__EXERCISE OBJECTIVE__: In the entries below, the lines from the one with "for thing in" through the one with "point = shown.matrix_world" are to be copied exactly; both ends count.

__RECORDS SUPPLIED__:
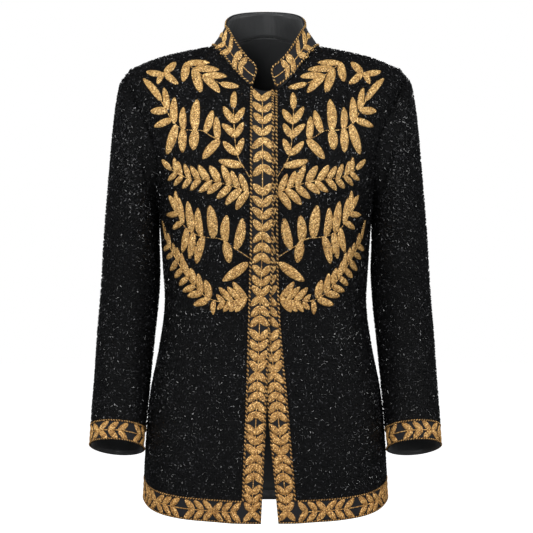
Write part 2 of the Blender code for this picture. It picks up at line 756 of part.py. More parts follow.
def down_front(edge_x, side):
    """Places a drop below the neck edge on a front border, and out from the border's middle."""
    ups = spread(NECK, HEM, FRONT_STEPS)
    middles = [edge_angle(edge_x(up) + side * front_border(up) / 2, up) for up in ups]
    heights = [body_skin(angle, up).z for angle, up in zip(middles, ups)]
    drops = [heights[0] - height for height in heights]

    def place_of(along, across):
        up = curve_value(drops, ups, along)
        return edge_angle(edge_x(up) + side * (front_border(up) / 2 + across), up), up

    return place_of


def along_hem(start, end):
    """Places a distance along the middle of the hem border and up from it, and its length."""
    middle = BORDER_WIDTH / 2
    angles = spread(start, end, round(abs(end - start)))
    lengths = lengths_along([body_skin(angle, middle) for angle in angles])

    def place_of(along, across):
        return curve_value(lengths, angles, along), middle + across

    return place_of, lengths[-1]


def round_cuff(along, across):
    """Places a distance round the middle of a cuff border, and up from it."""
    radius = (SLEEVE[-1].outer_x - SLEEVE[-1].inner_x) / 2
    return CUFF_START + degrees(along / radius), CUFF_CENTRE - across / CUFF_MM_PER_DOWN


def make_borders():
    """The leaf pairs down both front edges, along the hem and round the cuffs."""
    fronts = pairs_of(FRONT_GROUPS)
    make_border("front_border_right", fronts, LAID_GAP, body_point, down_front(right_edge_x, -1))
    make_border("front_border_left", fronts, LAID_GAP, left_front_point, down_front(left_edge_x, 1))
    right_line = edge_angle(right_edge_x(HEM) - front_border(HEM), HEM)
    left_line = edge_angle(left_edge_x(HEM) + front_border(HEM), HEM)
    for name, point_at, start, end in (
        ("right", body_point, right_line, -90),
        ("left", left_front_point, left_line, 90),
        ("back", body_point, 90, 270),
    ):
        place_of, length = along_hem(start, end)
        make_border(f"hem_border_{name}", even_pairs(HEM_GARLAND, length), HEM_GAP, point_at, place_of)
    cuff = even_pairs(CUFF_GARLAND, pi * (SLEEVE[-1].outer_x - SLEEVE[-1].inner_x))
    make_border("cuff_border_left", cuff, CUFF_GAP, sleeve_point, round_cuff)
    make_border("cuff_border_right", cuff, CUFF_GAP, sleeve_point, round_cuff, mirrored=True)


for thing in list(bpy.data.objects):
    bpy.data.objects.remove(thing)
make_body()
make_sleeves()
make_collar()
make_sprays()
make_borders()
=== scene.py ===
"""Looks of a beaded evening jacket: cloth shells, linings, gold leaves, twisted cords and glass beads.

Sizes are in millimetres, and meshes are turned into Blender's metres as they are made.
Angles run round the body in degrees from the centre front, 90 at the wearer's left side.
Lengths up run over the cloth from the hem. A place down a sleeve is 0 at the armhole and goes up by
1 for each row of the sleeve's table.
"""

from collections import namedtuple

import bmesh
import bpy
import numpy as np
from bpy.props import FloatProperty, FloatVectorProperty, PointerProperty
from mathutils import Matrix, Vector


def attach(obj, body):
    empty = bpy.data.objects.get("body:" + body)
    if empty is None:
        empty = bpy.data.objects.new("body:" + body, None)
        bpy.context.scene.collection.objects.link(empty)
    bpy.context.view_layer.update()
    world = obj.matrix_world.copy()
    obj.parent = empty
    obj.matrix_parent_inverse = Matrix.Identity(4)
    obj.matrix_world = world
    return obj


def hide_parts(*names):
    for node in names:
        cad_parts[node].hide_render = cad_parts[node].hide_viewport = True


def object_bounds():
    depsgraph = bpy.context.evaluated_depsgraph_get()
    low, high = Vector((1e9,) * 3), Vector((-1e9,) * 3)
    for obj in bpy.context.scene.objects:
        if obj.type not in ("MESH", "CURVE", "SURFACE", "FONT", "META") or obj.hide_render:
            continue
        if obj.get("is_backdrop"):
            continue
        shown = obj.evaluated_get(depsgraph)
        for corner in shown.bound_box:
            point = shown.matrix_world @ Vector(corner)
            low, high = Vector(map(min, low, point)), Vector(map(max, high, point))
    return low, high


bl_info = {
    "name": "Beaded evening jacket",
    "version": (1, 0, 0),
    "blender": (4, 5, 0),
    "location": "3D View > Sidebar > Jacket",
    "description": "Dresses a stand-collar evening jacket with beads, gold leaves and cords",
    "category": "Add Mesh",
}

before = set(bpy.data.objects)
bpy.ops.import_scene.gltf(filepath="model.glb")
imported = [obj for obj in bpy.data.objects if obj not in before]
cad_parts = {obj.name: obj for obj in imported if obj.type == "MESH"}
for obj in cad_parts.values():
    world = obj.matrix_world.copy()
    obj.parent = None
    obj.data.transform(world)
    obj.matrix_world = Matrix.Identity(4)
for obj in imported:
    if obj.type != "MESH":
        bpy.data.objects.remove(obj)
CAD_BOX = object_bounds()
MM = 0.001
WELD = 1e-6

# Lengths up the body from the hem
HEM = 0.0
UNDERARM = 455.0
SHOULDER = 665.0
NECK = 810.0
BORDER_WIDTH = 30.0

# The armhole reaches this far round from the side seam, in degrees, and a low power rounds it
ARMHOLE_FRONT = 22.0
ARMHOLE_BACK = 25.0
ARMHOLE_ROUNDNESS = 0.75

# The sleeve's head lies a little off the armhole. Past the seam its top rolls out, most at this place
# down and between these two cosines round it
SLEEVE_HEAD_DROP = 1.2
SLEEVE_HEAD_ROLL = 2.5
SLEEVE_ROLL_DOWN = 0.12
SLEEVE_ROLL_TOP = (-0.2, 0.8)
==
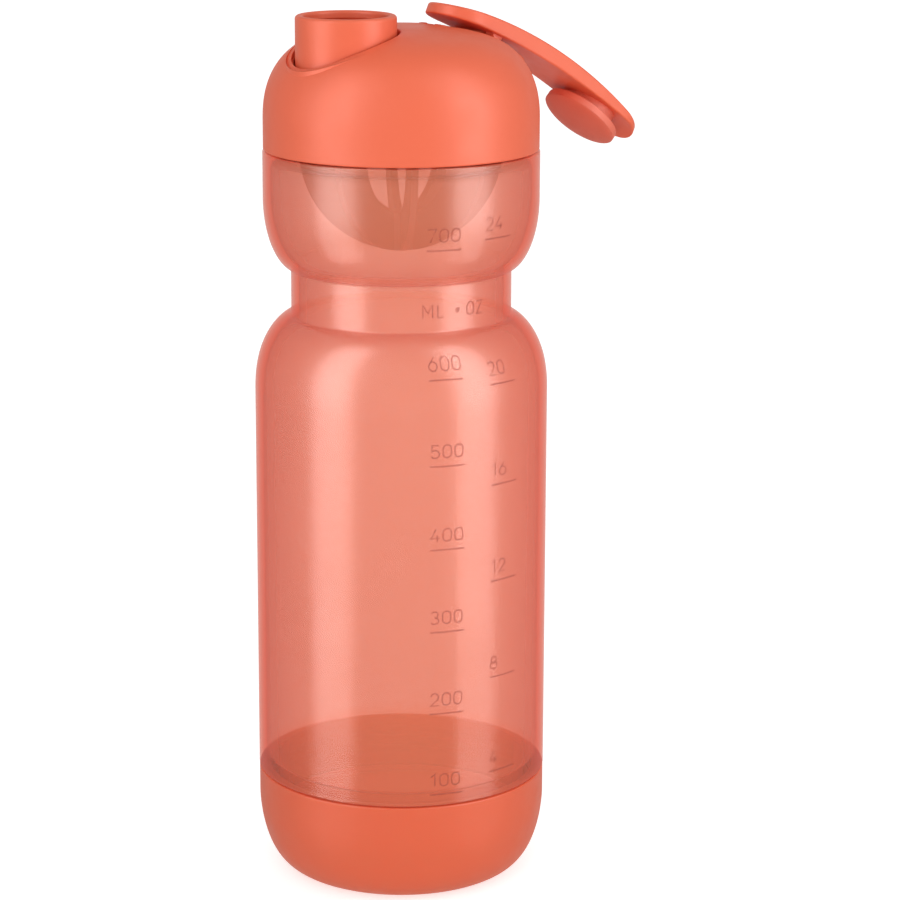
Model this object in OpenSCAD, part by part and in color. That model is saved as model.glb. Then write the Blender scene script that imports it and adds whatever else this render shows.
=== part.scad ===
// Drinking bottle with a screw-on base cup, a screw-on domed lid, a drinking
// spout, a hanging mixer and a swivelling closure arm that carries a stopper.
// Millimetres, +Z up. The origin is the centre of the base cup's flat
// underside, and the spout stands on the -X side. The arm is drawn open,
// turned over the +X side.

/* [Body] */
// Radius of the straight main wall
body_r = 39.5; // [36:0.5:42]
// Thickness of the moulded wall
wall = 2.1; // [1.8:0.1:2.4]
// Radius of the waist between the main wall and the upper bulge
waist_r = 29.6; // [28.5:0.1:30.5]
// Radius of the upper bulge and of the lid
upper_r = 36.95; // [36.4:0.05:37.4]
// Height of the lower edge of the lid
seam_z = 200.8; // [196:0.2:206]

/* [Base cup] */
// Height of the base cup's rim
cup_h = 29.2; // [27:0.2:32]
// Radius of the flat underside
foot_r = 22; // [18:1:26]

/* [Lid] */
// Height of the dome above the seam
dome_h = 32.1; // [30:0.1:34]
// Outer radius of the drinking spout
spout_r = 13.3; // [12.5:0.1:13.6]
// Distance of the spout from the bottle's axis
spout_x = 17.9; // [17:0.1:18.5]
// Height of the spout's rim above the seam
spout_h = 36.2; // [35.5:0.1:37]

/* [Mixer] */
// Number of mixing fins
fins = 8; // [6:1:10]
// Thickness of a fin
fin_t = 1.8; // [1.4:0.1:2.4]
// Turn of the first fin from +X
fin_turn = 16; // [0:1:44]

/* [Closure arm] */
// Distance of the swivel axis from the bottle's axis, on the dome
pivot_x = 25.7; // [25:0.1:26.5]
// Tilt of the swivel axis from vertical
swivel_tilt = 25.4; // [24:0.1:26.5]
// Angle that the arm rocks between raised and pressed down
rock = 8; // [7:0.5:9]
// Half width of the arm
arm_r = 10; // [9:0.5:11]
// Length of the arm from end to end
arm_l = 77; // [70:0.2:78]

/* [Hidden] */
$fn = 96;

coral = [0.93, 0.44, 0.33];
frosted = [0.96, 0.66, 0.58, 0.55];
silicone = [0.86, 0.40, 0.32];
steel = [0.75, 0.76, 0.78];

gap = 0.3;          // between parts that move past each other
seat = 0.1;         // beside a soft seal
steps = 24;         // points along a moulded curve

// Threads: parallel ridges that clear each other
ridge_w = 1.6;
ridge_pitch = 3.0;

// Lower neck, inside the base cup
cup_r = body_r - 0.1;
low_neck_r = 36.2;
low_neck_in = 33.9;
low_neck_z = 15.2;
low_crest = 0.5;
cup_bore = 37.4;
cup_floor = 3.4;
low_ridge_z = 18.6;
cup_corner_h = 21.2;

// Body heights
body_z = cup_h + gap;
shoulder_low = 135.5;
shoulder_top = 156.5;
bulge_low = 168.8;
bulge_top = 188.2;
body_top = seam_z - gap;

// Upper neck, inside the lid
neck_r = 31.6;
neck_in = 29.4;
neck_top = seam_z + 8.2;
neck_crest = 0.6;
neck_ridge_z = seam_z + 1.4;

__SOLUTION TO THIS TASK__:
for thing in list(bpy.data.objects):
    bpy.data.objects.remove(thing)
make_body()
make_sleeves()
make_collar()
make_sprays()
make_borders()
=== scene.py ===
"""Looks of a beaded evening jacket: cloth shells, linings, gold leaves, twisted cords and glass beads.

Sizes are in millimetres, and meshes are turned into Blender's metres as they are made.
Angles run round the body in degrees from the centre front, 90 at the wearer's left side.
Lengths up run over the cloth from the hem. A place down a sleeve is 0 at the armhole and goes up by
1 for each row of the sleeve's table.
"""

from collections import namedtuple

import bmesh
import bpy
import numpy as np
from bpy.props import FloatProperty, FloatVectorProperty, PointerProperty
from mathutils import Matrix, Vector


def attach(obj, body):
    empty = bpy.data.objects.get("body:" + body)
    if empty is None:
        empty = bpy.data.objects.new("body:" + body, None)
        bpy.context.scene.collection.objects.link(empty)
    bpy.context.view_layer.update()
    world = obj.matrix_world.copy()
    obj.parent = empty
    obj.matrix_parent_inverse = Matrix.Identity(4)
    obj.matrix_world = world
    return obj


def hide_parts(*names):
    for node in names:
        cad_parts[node].hide_render = cad_parts[node].hide_viewport = True


def object_bounds():
    depsgraph = bpy.context.evaluated_depsgraph_get()
    low, high = Vector((1e9,) * 3), Vector((-1e9,) * 3)
    for obj in bpy.context.scene.objects:
        if obj.type not in ("MESH", "CURVE", "SURFACE", "FONT", "META") or obj.hide_render:
            continue
        if obj.get("is_backdrop"):
            continue
        shown = obj.evaluated_get(depsgraph)
        for corner in shown.bound_box:
            point = shown.matrix_world @ Vector(corner)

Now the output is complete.